> [TASK DESCRIPTION] From the listing below, pick out each line with the word "hinge".

============

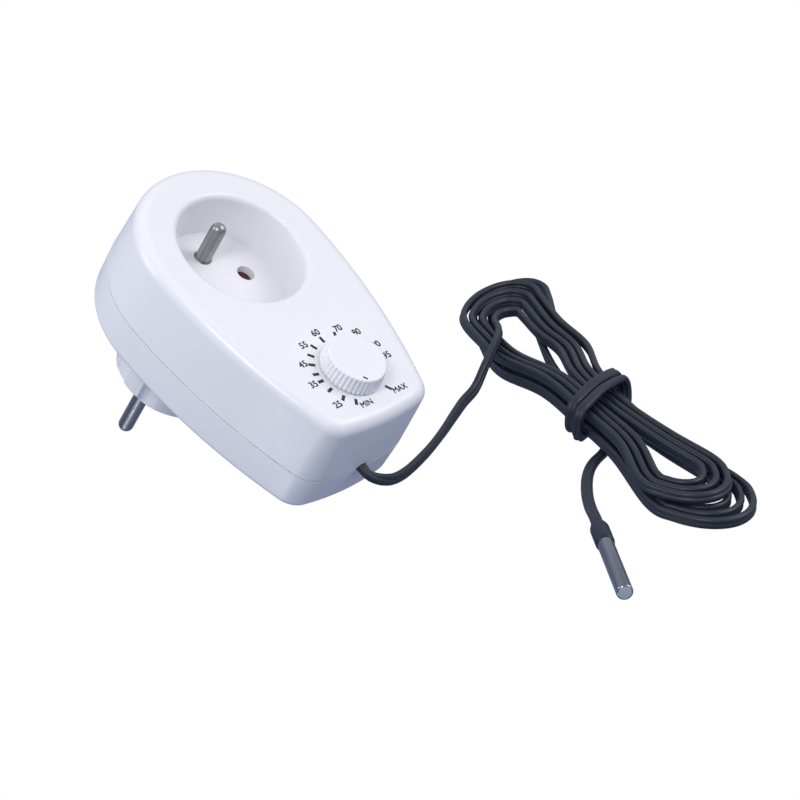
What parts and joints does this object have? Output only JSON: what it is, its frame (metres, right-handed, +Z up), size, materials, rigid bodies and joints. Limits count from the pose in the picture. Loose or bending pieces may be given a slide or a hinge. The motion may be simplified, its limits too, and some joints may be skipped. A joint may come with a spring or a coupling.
{
  "type": "plug-in pump thermostat",
  "caption": "Plug-in thermostat with a through socket, ribbed temperature knob and printed dial, rear plug, and a metal probe on a long flat cord tied in a hank.",
  "frame": {"origin": "centre of the case's footprint on the surface it lies on, without the cord", "axes": "+Z up, -Y towards the lower end of the case where the cord leaves, +X to the right as seen from the front; the case lies tilted on its two plug pins and the lower edge of its back"},
  "size_m": [0.2032, 0.1923, 0.084],
  "materials": {
    "case_white": "smooth moulded plastic with a soft sheen",
    "knob_white": "smooth moulded plastic",
    "shutter_red": "moulded plastic",
    "carrier_ivory": "moulded plastic",
    "nickel": "nickel-plated brass, polished",
    "brass": "bright",
    "tinned_steel": "tinned sheet",
    "screw_steel": "zinc-plated",
    "board_green": "lacquered laminate",
    "relay_blue": "moulded plastic",
    "film_yellow": "moulded plastic",
    "can_dark": "sleeved can",
    "black_epoxy": "moulded epoxy",
    "resistor_tan": "lacquered",
    "shaft_steel": "turned",
    "wire_brown": "insulation",
    "wire_blue": "insulation",
    "cord_navy": "smooth flexible insulation, near black with a blue cast",
    "clamp_grey": "moulded plastic",
    "sleeve_black": "shrunk tubing",
    "probe_steel": "drawn stainless tube"
  },
  "bodies": {
    "case": {"front_cover": "case_white", "rear_cover": "case_white", "socket_insert": "case_white", "socket_earth_pin": "nickel", "shutter_screw": "screw_steel", "live_contact": "brass", "neutral_contact": "brass", "live_pin": "nickel", "neutral_pin": "nickel", "contact_carrier": "carrier_ivory", "rear_earth_contact": "brass", "earth_strap": "tinned_steel", "earth_clips": "tinned_steel", "case_screws": "screw_steel", "circuit_board": "board_green", "board_screws": "screw_steel", "relay": "relay_blue", "film_capacitor": "film_yellow", "filter_capacitor": "can_dark", "control_chip": "black_epoxy", "resistors": "resistor_tan", "diodes": "black_epoxy", "varistor": "relay_blue", "probe_terminal": "carrier_ivory", "pot_body": "tinned_steel", "live_wires": "wire_brown", "neutral_wires": "wire_blue", "probe_leads": "cord_navy", "cord_clamp": "clamp_grey", "clamp_screws": "screw_steel", "lead_cord": "cord_navy", "cord_hank": "cord_navy", "cord_tie": "cord_navy", "tail_cord": "cord_navy", "probe_sleeve": "sleeve_black", "probe_tube": "probe_steel", "thermistor": "black_epoxy"},
    "knob": {"knob": "knob_white", "pot_shaft": "shaft_steel"},
    "shutter": {"shutter": "shutter_red", "shutter_spring": "screw_steel"}
  },
  "joints": [
    {"name": "knob_turn", "type": "hinge", "parent": "case", "child": "knob", "pos_m": [0, -0.03731, 0.0393], "axis": [0, 0.5581, -0.8298], "range_deg": [0, 290]},
    {"name": "shutter_turn", "type": "hinge", "parent": "case", "child": "shutter", "pos_m": [0, 0.01467, 0.0516], "axis": [0, -0.5581, 0.8298], "range_deg": [0, 40], "stiffness_Nm_per_rad": 0.002, "springref_deg": -20.05}
  ]
}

============

> [REPLY]
What parts and joints does this object have? Output only JSON: what it is, its frame (metres, right-handed, +Z up), size, materials, rigid bodies and joints. Limits count from the pose in the picture. Loose or bending pieces may be given a slide or a hinge. The motion may be simplified, its limits too, and some joints may be skipped. A joint may come with a spring or a coupling.
    {"name": "knob_turn", "type": "hinge", "parent": "case", "child": "knob", "pos_m": [0, -0.03731, 0.0393], "axis": [0, 0.5581, -0.8298], "range_deg": [0, 290]},
    {"name": "shutter_turn", "type": "hinge", "parent": "case", "child": "shutter", "pos_m": [0, 0.01467, 0.0516], "axis": [0, -0.5581, 0.8298], "range_deg": [0, 40], "stiffness_Nm_per_rad": 0.002, "springref_deg": -20.05}